Morlock, Frederick. "Graph Embedding and Visualization Using t-SNE" Deans' Undergraduate Research Fund -- NYU Shanghai (2020). Available Here.

Some Personal Notes
I received funding through the Deans' Undergraduate Research Fund at NYU Shanghai, where I conducted research under the supervision of Shuyang Ling. In "Graph Embedding and Visualization Using t-SNE", I furthered some of the research I did as part of my Thesis and explored the application of t-SNE to graph embedding. I primarily looked at 3 datasets: Facebook's "Egonet" dataset, the "JAGMESH" mesh network dataset, and a simple "Stochastic Block Model" network. While t-SNE showed promising embeddings, the computational cost was high. There were 3 approaches taken to improve the efficiency: graph sparsification via "effective resistance" approximations, geodesic distance approximations via the Nystrom Approximation, and graph coarsening via Kron Reduction.
Note: Kron Reduction was viable in reducing the computational complexity of the problem, given that we wanted to preserve all of the nodes in the original data in our embedding, graph coarsening (removing/combining graph nodes) was not included in the results.

It may be noted that this paper was written and submitted in 2020, despite the linked paper header reading 2021. The header there contains the date when I compiled that version of the paper since I had my LaTeX heading set to read the current date...

Morlock, Frederick, and Dingsu Wang. "MAD-VAE: Manifold Awareness Defense Variational Autoencoder." arXiv preprint arXiv:2011.01755 (2020). Available Here.

Some Personal Notes
Personally, I'm not sure that anyone should read this paper.

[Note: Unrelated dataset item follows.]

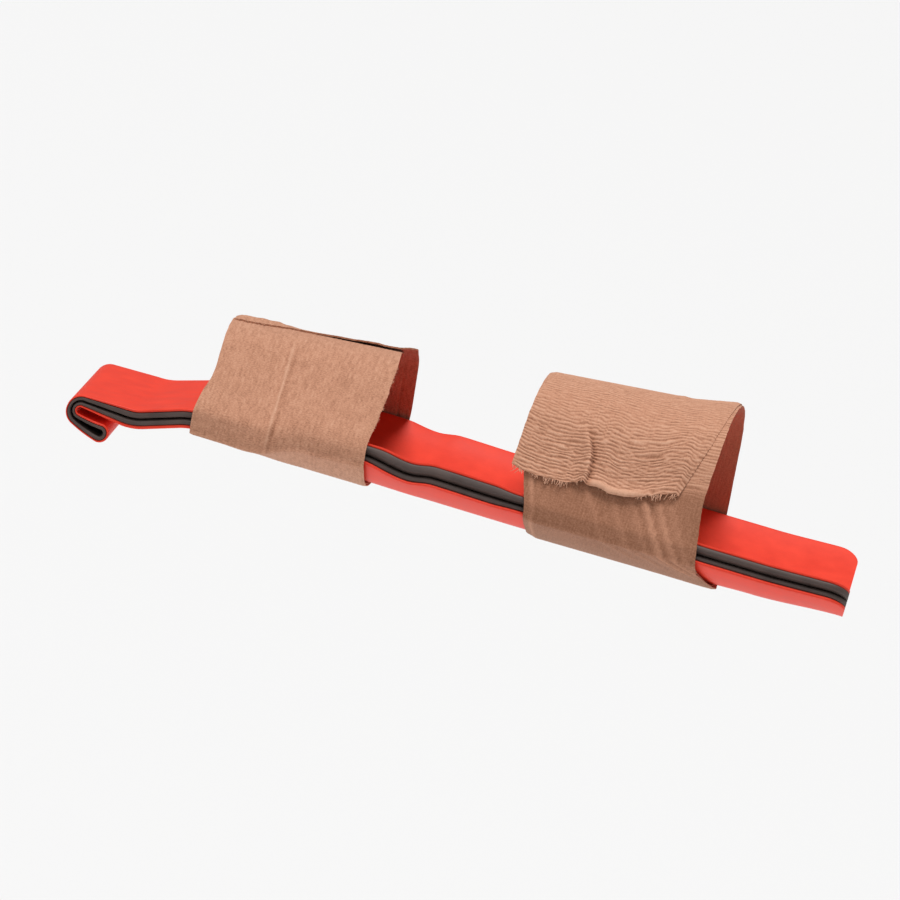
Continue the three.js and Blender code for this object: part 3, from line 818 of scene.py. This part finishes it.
def elbow_relief(t, x):
    """Crepe ridges, coarse on the flap, finer above and pulled flat in the lower part, with a tone of painted
    light and
    shade: lighter on the ridges, the rolled hem, the fold's crest, the slanting folds and the ridge over the
    first turn's edge, darker in the valleys and in the pocket right of the fold, and darker over the lower
    part, partly as painted shade and partly for its thinner stretched weave."""
    s, up, down = t * ELBOW_ROUND, above_end(t), below_start(t)
    outer = smooth(0.97, 1.0, t)
    band = smooth(0.70, 0.78, t) * (1 - outer) * smooth(103, 107, x)
    near_end, top, coarse = falling(6, 58, up), falling(60, 120, up), falling(24, 56, up)
    plain = falling(50, 80, down)
    flap = coarse * crepe(x, s, *FLAP_CREPE) + (1 - coarse) * crepe(x, s, *TOP_CREPE)
    waves = np.where(band > 0, crepe(x, s, *BAND_CREPE), flap)
    roll = elbow_roll(t, x)
    amount = outer * (0.23 + 0.09 * top + 0.24 * near_end) * (1 - 0.92 * plain) * (1 - roll) + 0.22 * band
    shade_contrast = (outer * (0.66 + 0.12 * near_end) * (1 - 0.88 * plain) + 0.8 * band) * (1 - roll)
    away, strength = fold_away(t, x)
    # Painted shadow in the pocket right of the fold, where the ridges also stand higher, and a painted
    # highlight on the fold's crest
    fold_pocket_and_shadow = strength * bump_line(away - 1.3, 1.1)
    crest_highlight = strength * bump_line(away + 0.4, 0.8)
    rungs = 0.12 * plain * outer * smooth(108, 114, x) * crepe(x, s, *RUNG_CREPE)
    # Painted highlight on the ridge where this turn lies over the first turn's edge
    edge_ridge_highlight = within((1.0, 1.02, 1.25, 1.35), t) * bump_line(right_of_first_edge(t, x) - 0.6, 0.6)
    # The tone paints light and shade: darker in the valleys and the fold's pocket, lighter on the ridges, the
    # rolled hem, the crest, the slanting folds and the edge ridge; the lower part is darker, partly painted
    # shade and partly its thinner stretched weave
    tone = (0.5 + (waves - 0.5) * shade_contrast * 1.15 + 0.3 * roll + plain * outer * (0.28 * tension(t, x) - 0.38)
            - 0.4 * fold_pocket_and_shadow + 0.2 * crest_highlight + 0.3 * edge_ridge_highlight)
    return amount * waves * (1 + 0.5 * fold_pocket_and_shadow) + rungs, tone


def elbow_lift(t, x):
    """The fold, the wavy end, its hem and roll and the knot on the flap, and the folds in the lower part."""
    up = above_end(t)
    end = falling(0, 8, up)
    away, strength = fold_away(t, x)
    fold = np.where(away < 0, bump_line(away, FOLD_BACK),
                    1.25 * bump_line(away, FOLD_FRONT) - 0.25 * bump_line(away, FOLD_DIP))
    fold = FOLD_HEIGHT * fold * strength * (0.7 + 0.3 * smooth(0, 5, up))
    wave = 0.5 + 0.4 * ripple(x, 6, 41, row=0.7)
    hem = HEM_HEIGHT * within(HEMMED_END, x)
    roll = ROLL_HEIGHT * elbow_roll(t, x) * np.sin(math.pi * np.clip(up / ROLL_WIDTH, 0, 1)) ** 0.6
    knot = KNOT_HEIGHT * bump_line(x - KNOT_X, 2.4) * bump_line(up - KNOT_ROUND * ELBOW_ROUND, 5)
    flap = fold + (wave + hem) * end + roll + knot
    step = -STEP_DOWN * falling(-0.6, 0.5, right_of_first_edge(t, x)) * within((1.0, 1.02, 1.35, 1.45), t)
    return np.where(t > 1.5, flap, tension(t, x) + step)


elbow_turns = spaced([(0, 0.72, 60), (0.72, 1.0, 160), (1.0, 1.3, 95), (1.3, 1.62, 185), (1.62, 2.0, 388)])
elbow_wrap, elbow_outer = wound_sheet(
    "elbow_crepe_bandage", elbow_crepe, "elbow_bandage", elbow_turns, across_shares(54, 0.38, 1.5),
    ELBOW_START, elbow_edges, elbow_shift, elbow_relief, elbow_lift, ELBOW_ROUND)

# ---------------------------------------------------------------- frayed threads
THREAD_SIDES, THREAD_STEPS = 5, 7
THREAD_LEAN, THREAD_BEND, THREAD_RISE = 0.3, 0.55, 0.35
# The threads' tone lies above the cloth's middle: painted light on the threads
THREAD_LIT_TONE = 0.85
# How far a thread's root lies back in the cloth and below its face
ROOT_BACK, ROOT_BELOW = 0.5, 0.3
# Columns and rows counted back from an edge to a place in the cloth beside it
BESIDE_SIDE, BESIDE_END = -8, -6
# Turns between which the wrist bandage's right edge has threads
THREADED_TURNS = (1.07, 1.28)
# from, to, how many, shortest and longest: in turns along the side, and in x along the free ends
WRIST_SIDE_SPANS = [(1.08, 1.27, 46, 0.7, 1.3)]
WRIST_END_SPANS = [(-111, -86, 22, 0.8, 2.0), (-86, -28, 16, 0.6, 1.4)]
ELBOW_END_SPANS = [
    (31.8, 36, 8, 1.5, 3.5), (36, 47, 12, 1.0, 2.6), (47, 58, 26, 1.4, 3.8), (58, 64, 8, 0.8, 2.0),
    (68, 86, 5, 0.8, 1.6), (86, 96, 16, 1.0, 2.6), (96, 106.5, 18, 1.4, 4.2),
]


def fringe(name, material, roots, ways, normals, lengths, radius, seed):
    """Frayed threads as one mesh of thin tubes, each leaving the cloth at its root and curling as it goes."""
    rng = np.random.RandomState(seed)
    points, faces = [], []
    for root, way, normal, length in zip(roots, ways, normals, lengths):
        aside = np.cross(way, normal)
        lean = rng.uniform(-THREAD_LEAN, THREAD_LEAN)
        bend = rng.uniform(-THREAD_BEND, THREAD_BEND)
        rise = rng.uniform(0.0, THREAD_RISE)
        first = len(points)
        for i in range(THREAD_STEPS):
            f = i / (THREAD_STEPS - 1)
            centre = root + length * (way * f + aside * (lean * f + bend * f * f)
                                      + normal * rise * f * (1 - 0.6 * f))
            thin = radius * (1 - 0.4 * f)
            for k in range(THREAD_SIDES):
                angle = TAU * k / THREAD_SIDES
                points.append(centre + thin * (aside * math.cos(angle) + normal * math.sin(angle)))
        thread = tube_faces(THREAD_STEPS, THREAD_SIDES)
        faces += [[first + corner for corner in face] for face in thread]
    points = np.array(points)
    return make_piece(name, points, faces, material, [], smooth_angle=70,
                      uv=points[:, :2] / UV_UNIT, shade=np.full(len(points), THREAD_LIT_TONE))


def edge_threads(edge, inside, at, outward, spans, seed):
    """Roots, ways, normals and lengths of threads along an edge. 'inside' are places in the cloth beside it,
    'at' is what the spans go by, and 'outward' is 1 or -1."""
    rng = np.random.RandomState(seed)
    roots, ways, normals, lengths = [], [], [], []
    away = unit(edge - inside)
    facing = outward * unit(np.cross(away, np.gradient(edge, axis=0)))
    for low, high, count, short, long_ in spans:
        for place in rng.uniform(low, high, count):
            root, way, normal = (np.array([np.interp(place, at, grid[:, i]) for i in range(3)])
                                 for grid in (edge, away, facing))
            way, normal = unit(way), unit(normal)
            roots.append(root - ROOT_BACK * way - ROOT_BELOW * normal)
            ways.append(way)
            normals.append(normal)
            lengths.append(rng.uniform(short, long_))
    return roots, ways, normals, lengths


def end_threads(outer, spans, seed):
    """Threads along a bandage's free end, with spans in x."""
    return edge_threads(outer[-1], outer[BESIDE_END], outer[-1, :, 0], 1, spans, seed)


threaded = (wrist_turns > THREADED_TURNS[0]) & (wrist_turns < THREADED_TURNS[1])
wrist_side_threads = edge_threads(
    wrist_outer[threaded, -1], wrist_outer[threaded, BESIDE_SIDE], wrist_turns[threaded], -1,
    WRIST_SIDE_SPANS, 65)
wrist_end_threads = end_threads(wrist_outer, WRIST_END_SPANS, 63)
wrist_threads = [a + b for a, b in zip(wrist_end_threads, wrist_side_threads)]
elbow_fringe = fringe("elbow_bandage_fringe", elbow_crepe, *end_threads(elbow_outer, ELBOW_END_SPANS, 61),
                      radius=0.17, seed=62)
wrist_fringe = fringe("wrist_bandage_fringe", wrist_crepe, *wrist_threads, radius=0.15, seed=64)

# ---------------------------------------------------------------- camera
AZIMUTH, ELEVATION, ROLL = (math.radians(angle) for angle in (4, 9, 16.2))
DISTANCE = 2.6
PIXELS_PER_METRE = 2200
IMAGE_WIDTH = 900
SENSOR = 36
FAR_CLIP = 200
TARGET = np.array([0, 0, 0.0146])

back = np.array([math.sin(AZIMUTH) * math.cos(ELEVATION), -math.cos(AZIMUTH) * math.cos(ELEVATION),
                 math.sin(ELEVATION)])
level = np.array([math.cos(AZIMUTH), math.sin(AZIMUTH), 0])
upright = np.cross(back, level)
right = level * math.cos(ROLL) + upright * math.sin(ROLL)
up = upright * math.cos(ROLL) - level * math.sin(ROLL)
lens = bpy.data.cameras.new("camera")
lens.sensor_width = SENSOR
lens.lens = SENSOR * DISTANCE * PIXELS_PER_METRE / IMAGE_WIDTH
lens.clip_end = FAR_CLIP
camera = add_object("camera", lens)
rows = zip(right, up, back, TARGET + back * DISTANCE)
camera.matrix_world = Matrix([*rows, (0, 0, 0, 1)])
bpy.context.scene.camera = camera

# ---------------------------------------------------------------- floor and light
FLOOR_Z = -0.5
FLOOR_REACH = 60.0
FLOOR_COLOUR = (0.8, 0.8, 0.8, 1)
WORLD_COLOUR, WORLD_STRENGTH = (1.0, 0.995, 0.99, 1), 0.26

floor_mesh = bpy.data.meshes.new("floor")
corners = [(-1, -1), (1, -1), (1, 1), (-1, 1)]
floor_mesh.from_pydata([(x * FLOOR_REACH, y * FLOOR_REACH, FLOOR_Z) for x, y in corners], [], [(0, 1, 2, 3)])
floor_material, _, floor_shader = new_material("pale_floor", 0.9)
floor_shader.inputs["Base Color"].default_value = FLOOR_COLOUR
floor_mesh.materials.append(floor_material)
floor = add_object("floor", floor_mesh)

world = bpy.data.worlds.new("studio")
world.use_nodes = True
background = world.node_tree.nodes["Background"]
background.inputs["Color"].default_value = WORLD_COLOUR
background.inputs["Strength"].default_value = WORLD_STRENGTH
bpy.context.scene.world = world


def sun(name, energy, spread, azimuth, elevation):
    """A sun lamp, with its angles in degrees."""
    light = bpy.data.lights.new(name, "SUN")
    light.energy = energy
    light.angle = math.radians(spread)
    lamp = add_object(name, light)
    lamp.rotation_euler = (math.radians(90 - elevation), 0, math.radians(azimuth))


sun("key_light", energy=2.85, spread=26, azimuth=-25, elevation=84)
sun("fill_light", energy=0.25, spread=50, azimuth=-30, elevation=20)
bpy.context.scene.view_settings.view_transform = "Standard"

It was from a period of my life when I was naive about research, and it was published long after it was written. Not only was I a naive young aspiring researcher, but the study of adversarial examples was young at the time as well. While I haven't studied this area for a while, if you are curious about adversarial examples, then you might want to read the paper "Adversarial Examples Are Not Bugs, They Are Features" by Ilyas et. al.